Malicious commits: limiting GitHub token permissions to the minimum necessary, checking Actions hashes when updating Workflow.
Cache token theft to gain context of other workflows using caching: not caching valuable information, not running untrusted code in the context of the main branch.
Typos in GitHub Actions Trigger Malicious Actions
Typosquatting attacks in software development exploit the human factor. The villain expects the developer to make a typo in the component name and mistakenly include malicious code in their project. It turned out that this attack technique can also be used to connect malicious GitHub Actions.
A variety of routine tasks can be automated, and suitable automations can be found in the marketplace. But there is a problem: anyone can create an arbitrary Action and publish it under any name.

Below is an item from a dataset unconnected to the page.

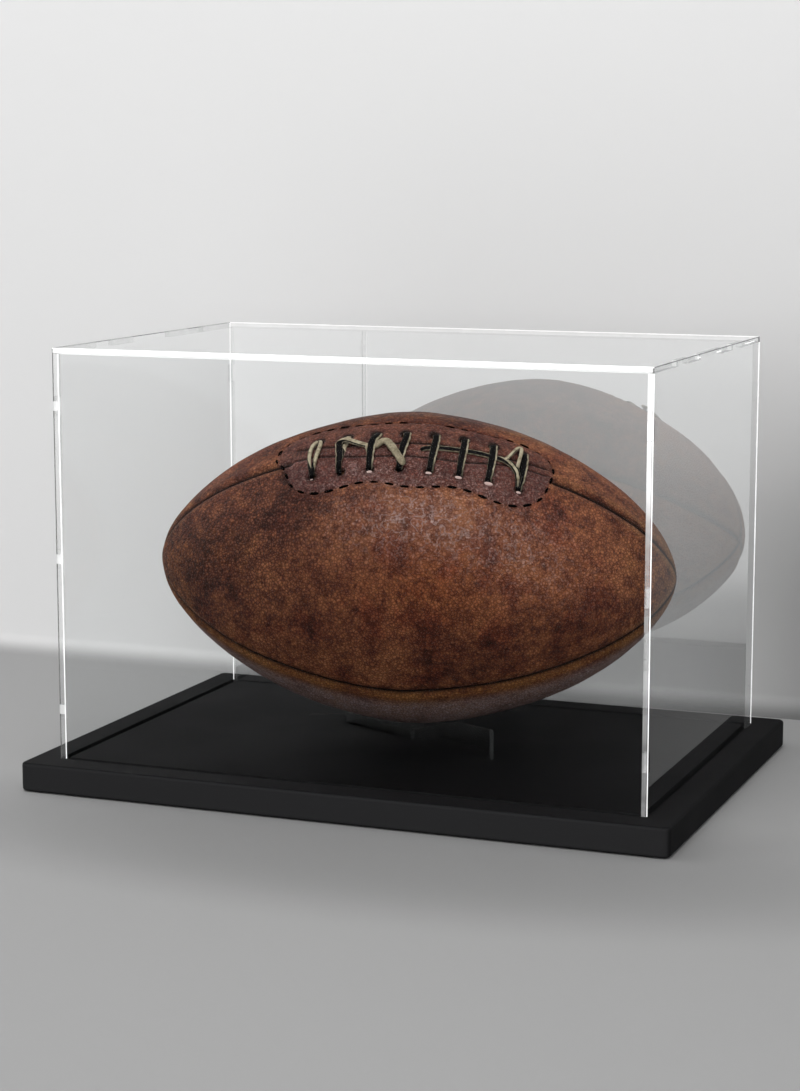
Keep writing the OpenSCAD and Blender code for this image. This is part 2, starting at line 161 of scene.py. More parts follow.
class Sheet:
    """The node sheet of one material, or of the world."""

    def __init__(self, name: str, world: bool = False) -> None:
        """Starts a sheet with nothing but an output.

        Args:
            name: Name of the material or the world.
            world: Whether it is the world.
        """
        self.owner = (bpy.data.worlds if world else bpy.data.materials).new(name)
        self.owner.use_nodes = True
        self.tree = self.owner.node_tree
        self.tree.nodes.clear()
        self.output = self.tree.nodes.new("ShaderNodeOutputWorld" if world else "ShaderNodeOutputMaterial")

    def node(self, kind: str, settings: dict[str, Any], inputs: dict[Any, Any], out: Any = 0) -> Wire:
        """Adds a node.

        Args:
            kind: The node's type.
            settings: Its settings, set first. "stops" fills a colour ramp.
            inputs: Values or wires for its sockets, by index or name.
            out: The index or name of the output to give.

        Returns:
            The chosen output.
        """
        node = self.tree.nodes.new(kind)
        for key, value in settings.items():
            if key == "stops":
                self._fill_ramp(node.color_ramp, value)
            else:
                setattr(node, key, value)
        for key, value in inputs.items():
            socket = node.inputs[key]
            if isinstance(value, Wire):
                self.tree.links.new(value.socket, socket)
            else:
                socket.default_value = value
        return Wire(self, node.outputs[out])

    @staticmethod
    def _fill_ramp(ramp: bpy.types.ColorRamp, stops: Sequence[tuple[float, Colour]]) -> None:
        """Sets the stops of a colour ramp."""
        while len(ramp.elements) < len(stops):
            ramp.elements.new(1.0)
        for element, (place, colour) in zip(ramp.elements, stops):
            element.position = place
            element.color = colour

    def place(self) -> Wire:
        """Gives the place on the object, in metres."""
        return self.node("ShaderNodeTexCoord", {}, {}, "Object")

    def axis(self, name: str, vector: Wire | None = None) -> Wire:
        """Gives one part of a vector, or of the place on the object."""
        return self.node("ShaderNodeSeparateXYZ", {}, {0: vector or self.place()}, name)

    def lane(self, name: str) -> Wire:
        """Gives a number kept on the mesh's points."""
        return self.node("ShaderNodeAttribute", {"attribute_name": name}, {}, "Fac")

    def behind(self) -> Wire:
        """Gives 1 where a face is seen from behind."""
        return self.node("ShaderNodeNewGeometry", {}, {}, "Backfacing")

    def noise(self, size: float, detail: float = 3.0, rough: float = 0.5, place: Wire | None = None) -> Wire:
        """Gives soft noise.

        Args:
            size: Size of its largest features in millimetres.
            detail: Number of finer layers.
            rough: Strength of the finer layers.
            place: Where it is read, or None for the place on the object.

        Returns:
            The noise, about 0.5 on average.
        """
        inputs = {"Vector": place or self.place(), "Scale": 1 / (size * MM), "Detail": detail, "Roughness": rough}
        return self.node("ShaderNodeTexNoise", {"noise_dimensions": "3D"}, inputs, 0)

    def cells(self, size: float, feature: str, place: Wire, out: str = "Distance") -> Wire:
        """Gives a pattern of cells.

        Args:
            size: Size of a cell in millimetres.
            feature: What is measured, such as DISTANCE_TO_EDGE.
            place: Where it is read.
            out: Name of the output to give.

        Returns:
            The chosen output of the cells.
        """
        settings = {"voronoi_dimensions": "3D", "feature": feature}
        return self.node("ShaderNodeTexVoronoi", settings, {"Vector": place, "Scale": 1 / (size * MM)}, out)

    def blend(self, share: Any, first: Any, second: Any, how: str = "MIX") -> Wire:
        """Mixes two colours.

        Args:
            share: Share of the second colour.
            first: First colour.
            second: Second colour.
            how: Way of mixing.

        Returns:
            The mixed colour.
        """
        settings = {"data_type": "RGBA", "blend_type": how, "clamp_factor": True}
        return self.node("ShaderNodeMix", settings, {0: share, 6: first, 7: second}, 2)

    def jitter(self, size: float, reach: float) -> Wire:
        """Gives the place on the object, pushed about so that patterns lose their regular look.

        Args:
            size: Size of the pushes' features in millimetres.
            reach: How far it is pushed, in millimetres.

        Returns:
            The pushed place.
        """
        inputs = {"Vector": self.place(), "Scale": 1 / (size * MM)}
        noise = self.node("ShaderNodeTexNoise", {"noise_dimensions": "3D"}, inputs, 1)
        centred = self.node("ShaderNodeVectorMath", {"operation": "SUBTRACT"}, {0: noise, 1: (0.5, 0.5, 0.5)})
        push = self.node("ShaderNodeVectorMath", {"operation": "SCALE"}, {0: centred, "Scale": 2 * reach * MM})
        return self.node("ShaderNodeVectorMath", {"operation": "ADD"}, {0: self.place(), 1: push})

    def bump(self, height: Wire, strength: float, depth: float) -> Wire:
        """Gives a normal bent by a height.

        Args:
            height: Height from 0 to 1.
            strength: Strength of the effect.
            depth: Depth of a height of 1, in millimetres.

        Returns:
            The bent normal.
        """
        return self.node("ShaderNodeBump", {}, {"Strength": strength, "Distance": depth * MM, "Height": height})

    def principled(self, **inputs: Any) -> Wire:
        """Adds the main shader.

        Args:
            **inputs: Its inputs, with spaces in their names written as underscores.

        Returns:
            The shader.
        """
        named = {key.replace("_", " "): value for key, value in inputs.items()}
        return self.node("ShaderNodeBsdfPrincipled", {}, named)

    def clear(self, colour: Colour) -> Wire:
        """Gives a surface that lets light straight through."""
        return self.node("ShaderNodeBsdfTransparent", {}, {"Color": colour})

    def mix(self, share: Any, first: Wire, second: Wire) -> Wire:
        """Mixes two surfaces by the share of the second."""
        return self.node("ShaderNodeMixShader", {}, {0: share, 1: first, 2: second})

    def finish(self, surface: Wire) -> bpy.types.Material | bpy.types.World:
        """Connects the surface and gives the material or the world."""
        self.tree.links.new(surface.socket, self.output.inputs["Surface"])
        return self.owner

    def paint(self, **inputs: Any) -> bpy.types.Material:
        """Finishes a material that has nothing but the main shader, with its inputs."""
        return self.finish(self.principled(**inputs))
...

What if someone creates an organization trufllesecurity
, then creates an Action trufllesecurity/trufflehog
and places code in it that collects all secrets from CI/CD? When a developer instead of uses: trufflesecurity/trufflehog
makes a typo and writes uses: trufllesecurity/trufflehog
— a malicious action will be triggered in their pipeline.
While attackers are collecting bits and pieces from around the world, let's follow the recommendations to avoid getting caught in this tangle:
double-check the names of all used GitHub Actions;
explicitly specify specific versions of Actions;
tell your fellow developers about the problem.
Phishing for GitHub Users
The platform is fighting spam bots that exploit its reputation and send users messages with malicious links.
The peculiarity of this phishing: the platform user receives an email from GitHub. Bots add malicious links in comments to existing issues of open projects. And then these comments land in the mail as a notification to the users of this project. Then everything goes according to the classic scenario: launching the malware, taking over the GitHub account, and publishing a similar comment with a link in the repositories that this account has bookmarked.
Red Team considers this feature as an additional implant delivery channel because, in combination with the technique of uploading malicious files to GitHub CDN, it allows confidently bypassing spam filters. And Blue Team is now more closely monitoring email notifications from GitHub.
Instead of conclusions
The villains do not stop inventing more and more cunning ways to harm: they poison pipelines, inflate stars, dig up hidden commits, and look for secrets there. But the most effective attack remains dependency infection. This technique allows infecting a bunch of projects at once, using each infected library as a new bridgehead for spreading threats.
To protect your projects, it is important to know all the methods. And sometimes even reproduce them in your processes. This means building reliable protection at all stages of development to keep the pipeline safe — whether on GitHub or any other platform.